King Tut, the salmon-crested cockatoo, retired July 16 after 64 years as official greeter at the San Diego Zoo and starred the next evening as bird of honor at the zoo's annual RITZ (Rendezvous in the Zoo) gala.
But, even if retiring, this avian isn't shy; in his role the other day as guest squawker at the "Collection" fashion luncheon given for the Arthritis Foundation, Tut showed up at the La Jolla Marriott complete with an entourage of zoo staffers, photographers and television cameramen.
Tut, an arthritis sufferer, attended to dramatize the cause. Much drama of other sorts was injected into the program by "Collection" chairman Junko Cushman, who staged a firecracker-hot showing of impossibly grand jewels and of designer Peggy Jennings' fall collection as the event's twin centerpieces. The hotel did its bit by catering an admirable lunch, designed by menu chairwoman Audrey Geisel, of Oriental duck salad and frozen orange souffle.

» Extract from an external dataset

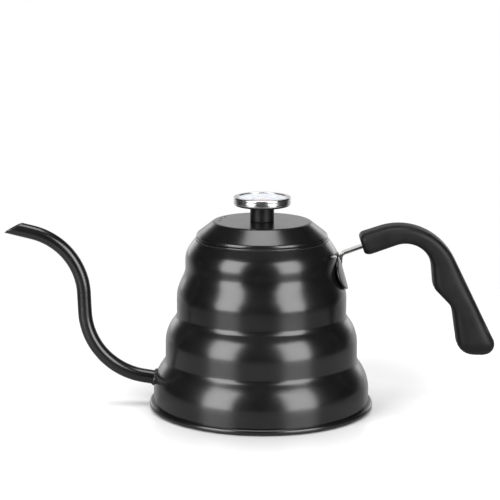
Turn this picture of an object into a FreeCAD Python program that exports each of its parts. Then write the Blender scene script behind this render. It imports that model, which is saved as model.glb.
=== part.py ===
"""Stovetop gooseneck kettle with a stepped body and a dial thermometer in its lid, in millimetres.

The origin is on the body's axis in the plane it stands on. +Z is up, the spout points along -X
and the handle along +X. Every sub-part is one object of the document, and its sizes come from the sheet.
"""
import FreeCAD, Part
import Sketcher
import math
import os
import re

SIZES = {
    # body of thin steel, pressed in four steps that get narrower upwards
    "wall": 0.8,
    "radius_1": 69.7,
    "radius_2": 62.0,
    "radius_3": 54.7,
    "radius_4": 49.2,
    "shoulder_1": 20.3,
    "shoulder_2": 51.0,
    "shoulder_3": 76.8,
    "shoulder_4": 101.7,
    "slope_1": 35.0,
    "slope_2": 38.0,
    "slope_3": 24.0,
    "slope_4": 36.0,
    "shoulder_round_1": 26.0,
    "shoulder_round_2": 24.0,
    "shoulder_round_3": 18.0,
    "shoulder_round_4": 15.0,
    "neck_round_1": 5.0,
    "neck_round_2": 5.5,
    "neck_round_3": 14.0,
    # foot: floor pan crimped round the body's lower edge, with the heat spreading base below it
    "crimp_bottom": 0.3,
    "shell_bottom": 1.3,
    "rim_top": 3.9,
    "rim_radius": 72.4,
    "rim_round": 1.6,
    "floor_top": 4.2,
    "cap_radius": 66.4,
    "cap_thickness": 0.6,
    "spreader_radius": 65.6,
    # mouth ring welded into the top of the body
    "mouth_radius": 42.1,
    "ring_radius": 42.5,
    "throat_radius": 38.9,
    "throat_bottom": 102.0,
    "ring_bottom": 110.2,
    "ring_top": 111.4,
    "ring_round": 0.5,
    # spout: one drawn tube with two bends and a slanted mouth
    "spout_start_x": -67.2,
    "spout_start_z": 17.57,
    "spout_low_x": -112.51,
    "spout_low_z": 24.95,
    "spout_low_round": 44.9,
    "spout_high_x": -115.99,
    "spout_high_z": 105.95,
    "spout_high_round": 42.7,
    "spout_end_x": -169.45,
    "spout_end_z": 118.88,
    "spout_radius": 4.5,
    "spout_wall": 0.7,
    "mouth_cut_x": -160.35,
    "mouth_cut_z": 116.0,
    "mouth_cut_angle": 28.8,
    "cut_half_length": 27.0,
    "cut_half_width": 18.0,
    "cut_height": 27.0,
    "weld_x": -70.2,
    "weld_z": 18.13,
    "weld_ring": 4.7,
    "weld_bead": 1.4,
    # handle: oval saddle welded on the body, flat strap and moulded grip
    "saddle_x": 47.2,
    "saddle_z": 89.4,
    "saddle_tilt": 14.2,
    "saddle_depth": 5.8,
    "saddle_half_width": 20.0,
    "saddle_half_height": 15.0,
    "strap_width": 8.0,
    "strap_thickness": 1.8,
    "strap_foot_x": 50.5,
    "strap_foot_z": 93.0,
    "strap_bend_x": 51.0,
    "strap_bend_z": 100.8,
    "strap_bend_round": 3.5,
    "strap_end_x": 81.4,
    "strap_end_z": 112.0,
    "grip_width": 22.0,
    "grip_edge_round": 5.0,
    # lid: shallow cone with a rolled bead, and an inner skirt that drops into the mouth ring
    "bead_top": 113.3,
    "bead_inner": 40.6,
    "bead_round": 0.6,
    "bead_crown": 2.2,
    "lid_step": 0.3,
    "lid_flat_radius": 31.2,
    "lid_top": 121.8,
    "lid_edge_round": 3.5,
    "skirt_radius": 38.4,
    "skirt_bottom": 103.2,
    "skirt_round": 0.6,
    "vent_circle": 27.0,
    "vent_radius": 0.95,
    "vent_angle": 166.5,
    "vent_spacing": 14.5,
    # knob post and its fixing through the lid
    "stud_hole": 3.1,
    "stud_radius": 3.0,
    "stud_bottom": 112.6,
    "stud_top": 129.9,
    "post_radius": 7.65,
    "post_top": 131.9,
    "washer_radius": 8.0,
    "washer_thickness": 0.8,
    "nut_across_flats": 10.0,
    "nut_height": 4.0,
    # dial thermometer
    "case_radius": 18.3,
    "case_wall": 0.8,
    "case_round": 1.8,
    "case_top": 135.9,
    "dial_bottom": 133.6,
    "dial_thickness": 0.4,
    "dial_seat": 15.7,
    "dial_radius": 16.8,
    "dial_hole": 1.6,
    "inner_ring_radius": 17.2,
    "spacer_width": 1.0,
    "gasket_bottom": 135.5,
    "glass_edge": 0.9,
    "glass_top": 137.9,
    "glass_gap": 0.1,
    "bezel_radius": 18.5,
    "bezel_window": 15.4,
    "bezel_top": 137.6,
    "bezel_round": 0.8,
    "bezel_corner": 0.3,
    "sheath_radius": 2.0,
    "sheath_wall": 0.35,
    "sheath_bottom": 48.0,
    "bush_length": 4.0,
    "bush_gap": 0.05,
    "coil_radius": 1.0,
    "coil_wire": 0.2,
    "coil_pitch": 1.4,
    "coil_bottom": 52.0,
    "coil_height": 21.0,
    # pointer
    "spindle_radius": 0.6,
    "spindle_bottom": 74.0,
    "spindle_top": 135.5,
    "needle_bottom": 134.6,
    "needle_thickness": 0.2,
    "needle_length": 12.6,
    "needle_half_width": 0.6,
    "needle_tip_half": 0.15,
    "tail_length": 5.4,
    "tail_half_width": 0.7,
    "tail_round": 0.4,
    "hub_radius": 1.3,
    "hub_height": 0.5,
}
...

The jewels were from the collection of new Saks Fifth Avenue master jeweler Lester Rutledge, who draped guest models in several ransoms' worth of outsized diamonds and rosy pearls. Among those swinging down the runway looking glad to be gilded were Judi Strada, Karen Cohn, Carolyn Hooper, Connie Golden, Yolanda Walther-Meade, Ingrid Hibben, Cheryl Oliver, Iris Strauss, Dorene Whitney and Elene Solomon. Last down the ramp was local Arthritis Foundation board chairman Sally Thornton, who managed to walk upright despite the weight of the 18 plump pearl necklaces that hung heavily around her neck.
Foundation director Doris Giesick said that the day marked a first for the San Diego Arthritis chapter. "It's a rare and unexpected pleasure for us to get this kind of public support and visibility," she said.
More than 300 guests attended, including a few men who were drafted by their committee-member wives. One was Larry Cushman, who stoically explained the reason for his presence.
"I take care of the raffle tickets," he said. "I'm in a supporting role, and I'm doing what I was told to do."
The committee included Laura Abrams, Judith Harris, Harriett Levi, Lee Maturo, Sandra Pay, Helen Cushman, Norma Assam, Marian Bourland, Margaret Hilbish, Liz Smith and Karen Speidel.